Oscarson put the figure at 32 staff the day the jail opens.

That’s one more jailer than originally anticipated by officials.

Presently, the Mower County Jail has 16 detention officers and is classified by the DOC as a 90-day lockup.

Most of the prisoners are boarded out to Mitchell County in Osage, Iowa and Freeborn and Goodhue counties in Minnesota.

The DOC will require specific numbers of jail staff to be in place, when the new jail is built and opened.

Mower County will have to hire detention officers to meet those staffing levels.

“The taxpayers will be paying for that,” said Mower County Sheriff Terese Amazi.

The sheriff said Mower County will have to adhere to the findings of a transition team as far as the number of prisoners housed in the new jail and the staff watching over them.

“One” as in one more jailer before the jai opens is, indeed, the loneliest number in the world until it is combined with the cost to hire an additional jailer and then whatever number of jailers the DOC demands be in place.

“Whatever number of jailers we have to hire will be a challenge,” said Amazi. “We will want the best people we can find for those jobs and there’s no guarantee that many people will be available when we need them.”

Currently, patrol deputies handle the transport of prisoners to jails in Mitchell County, Iowa and Freeborn and Goodhue counties in Minnesota.

Taking deputies from their routine patrol and investigation duties has been a public safety hazard Amazi has lone criticized and she continues today.

“I don’t like it,” she said.

Filling staffing levels to satisfy the DOC is also a sensitive issue to the sheriff.

On the subject of the progress — or, lack of it — surrounding the proposed new jail, Amazi remains open-minded.

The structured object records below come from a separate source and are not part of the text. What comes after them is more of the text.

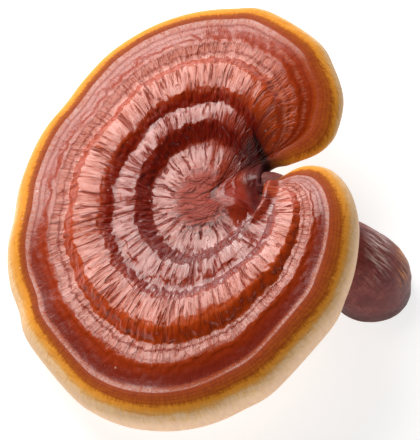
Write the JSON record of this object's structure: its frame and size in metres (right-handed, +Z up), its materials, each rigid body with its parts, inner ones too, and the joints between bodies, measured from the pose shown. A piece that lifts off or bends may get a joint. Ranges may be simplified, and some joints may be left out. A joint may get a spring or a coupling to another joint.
{
  "type": "reishi mushroom",
  "caption": "Whole picked reishi mushroom with a ringed, glossy, kidney-shaped cap and a short side stem, lying on its cut foot and the far edge of its cap.",
  "frame": {"origin": "centre of the bounding box on the table it lies on, at Z = 0", "axes": "+Z up; +X from the cap towards the foot of the stem; +Y along the length of the kidney-shaped cap"},
  "size_m": [0.122, 0.1502, 0.0395],
  "materials": {
    "cap": "natural lacquer-like crust, glossy, on corky flesh",
    "stem": "natural lacquer-like crust, satin, dark purple-brown"
  },
  "bodies": {
    "root": {"cap": "cap", "stem": "stem"}
  },
  "joints": []
}
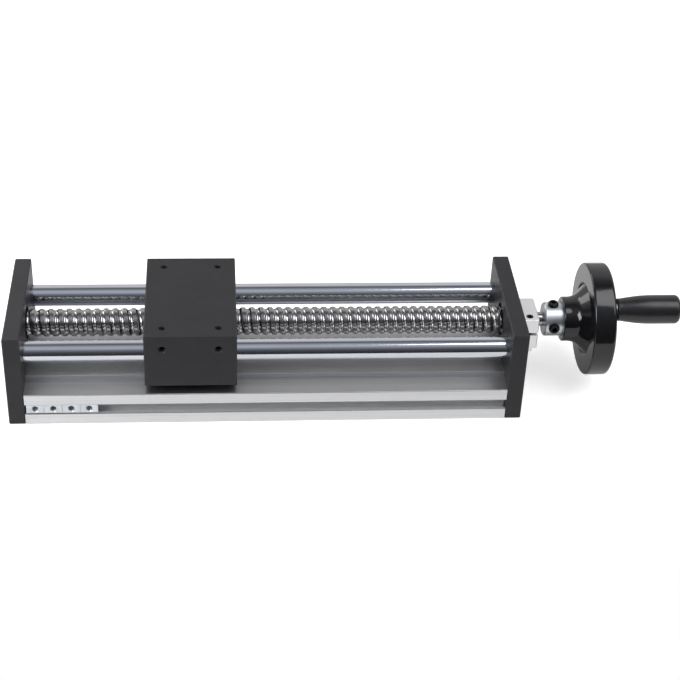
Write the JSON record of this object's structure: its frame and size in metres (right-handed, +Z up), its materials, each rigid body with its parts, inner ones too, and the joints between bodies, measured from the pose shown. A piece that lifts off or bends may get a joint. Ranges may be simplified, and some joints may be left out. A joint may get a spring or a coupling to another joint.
{
  "type": "manual ball screw linear stage",
  "caption": "Single-axis linear stage: a slotted aluminium base, end plates, guide rods and a ball screw that a dished hand wheel turns to move a tapped carriage block.",
  "frame": {"origin": "on the underside of the base, midway between the outer faces of the end plates and midway across the width", "axes": "+X along the travel towards the hand wheel, +Z up out of the carriage's top, -Y towards the front with the slot nuts"},
  "size_m": [0.366, 0.08, 0.0707],
  "materials": {
    "clear_aluminium": "natural anodised extrusion, satin, with fine die lines",
    "milled_aluminium": "milled and lightly deburred, satin",
    "black_aluminium": "black anodised milled plate, satin",
    "chromed_rod": "hard chromed and ground, bright",
    "rolled_screw": "rolled and polished thread, oiled",
    "black_steel": "black oxide, oiled, semi gloss",
    "zinc_steel": "turned and bright zinc plated",
    "ring_steel": "ground bearing steel",
    "nut_steel": "ground steel, oiled",
    "spring_steel": "phosphated spring steel",
    "wheel_plastic": "moulded thermoset, polished black",
    "grip_plastic": "moulded thermoset, satin black",
    "cage_plastic": "moulded resin, natural white",
    "wiper_plastic": "moulded resin, natural white",
    "seal_rubber": "moulded nitrile rubber, black"
  },
  "bodies": {
    "base": {"base_extrusion": "clear_aluminium", "left_end_plate": "black_aluminium", "right_end_plate": "black_aluminium", "front_guide_rod": "chromed_rod", "rear_guide_rod": "chromed_rod", "rod_end_screws": "black_steel", "plate_base_screws": "black_steel", "left_bearing_outer_ring": "ring_steel", "right_bearing_outer_ring": "ring_steel", "screw_bearing_shields": "ring_steel", "lock_block": "milled_aluminium", "lock_block_screws": "black_steel"},
    "lock_screw": {"lock_clamp_screw": "black_steel"},
    "screw": {"ball_screw": "rolled_screw", "left_bearing_inner_ring": "ring_steel", "right_bearing_inner_ring": "ring_steel", "wheel_bushing": "zinc_steel", "bushing_set_screws": "black_steel", "handwheel": "wheel_plastic", "handle_spindle": "zinc_steel"},
    "handle": {"handle_grip": "grip_plastic"},
    "carriage": {"carriage_block": "black_aluminium", "ball_nut": "nut_steel", "nut_wipers": "wiper_plastic", "nut_key": "nut_steel", "nut_retaining_rings": "spring_steel", "front_linear_bearing_sleeve": "ring_steel", "front_linear_bearing_cage": "cage_plastic", "front_linear_bearing_seals": "seal_rubber", "rear_linear_bearing_sleeve": "ring_steel", "rear_linear_bearing_cage": "cage_plastic", "rear_linear_bearing_seals": "seal_rubber", "linear_bearing_retaining_rings": "spring_steel"},
    "nuts": {"slot_nuts": "zinc_steel"}
  },
  "joints": [
    {"name": "screw_spin", "type": "hinge", "parent": "base", "child": "screw", "pos_m": [0, 0, 0.0392], "axis": [1, 0, 0], "range_deg": [-10548, 4572]},
    {"name": "carriage_slide", "type": "slide", "parent": "base", "child": "carriage", "axis": [1, 0, 0], "range_m": [-0.06355, 0.14655]},
    {"name": "handle_spin", "type": "hinge", "parent": "screw", "child": "handle", "pos_m": [0.2, -0.01667, 0.05646], "axis": [1, 0, 0], "continuous": true},
    {"name": "slot_nuts_slide", "type": "slide", "parent": "base", "child": "nuts", "axis": [1, 0, 0], "range_m": [-0.0005, 0.2215]},
    {"name": "lock_screw_turn", "type": "hinge", "parent": "base", "child": "lock_screw", "pos_m": [0.145, -0.0114, 0.0392], "axis": [0, 0, -1], "range_deg": [0, 180]}
  ],
  "couplings": [
    {"joint": "carriage_slide", "follows": "screw_spin", "m_per_rad": -0.00079577}
  ]
}
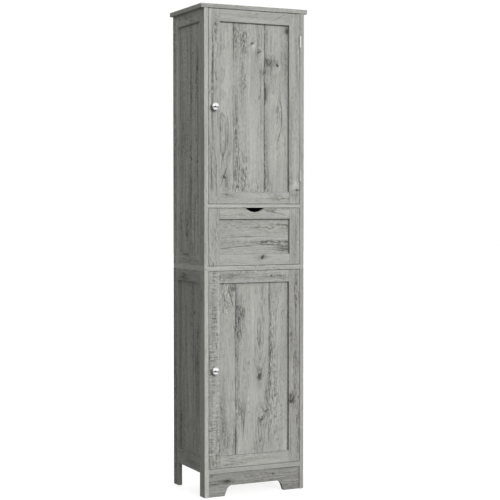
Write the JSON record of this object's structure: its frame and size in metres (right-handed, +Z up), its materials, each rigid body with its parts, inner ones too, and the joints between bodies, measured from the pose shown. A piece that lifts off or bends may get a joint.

“Any progress is good progress,” she said. “Moving forward is a good thing.”

With a design team in place, including architects and construction manager, and the regular work plan meetings on the jail and justice center project, from the county board’s perspective progress is being made and officials are moving forward.

On Tuesday, they announced Richard Huffman, owner of the Thoroughbred Carpet/George’s Pizza real estate in the Robbins block has reached an agreement with the county to sell the property.

Two more property owners in the Robbins block are apparently in the final stages of selling their real estate to the county.

Oscarson and Ray Tucker, 2nd District county commissioner, each said they expect agreements to be announced within the next two weeks.

When the county acquires the Robbins block, it plans to convert it into a geothermal field for the new jail and justice center energy needs.

The jail and justice center has not enjoyed smooth sailing from the start for a variety of reasons.

Originally, county officials wanted to have the two-block area in downtown Austin ready for construction of the new facilities by Oct. 1.

Then, the city of Austin asked for and received an extension to Dec. 31.

Now, the county has been waiting on the city to complete negotiations with the property owners in the two-block area.

Seven months into the year, the county is still waiting.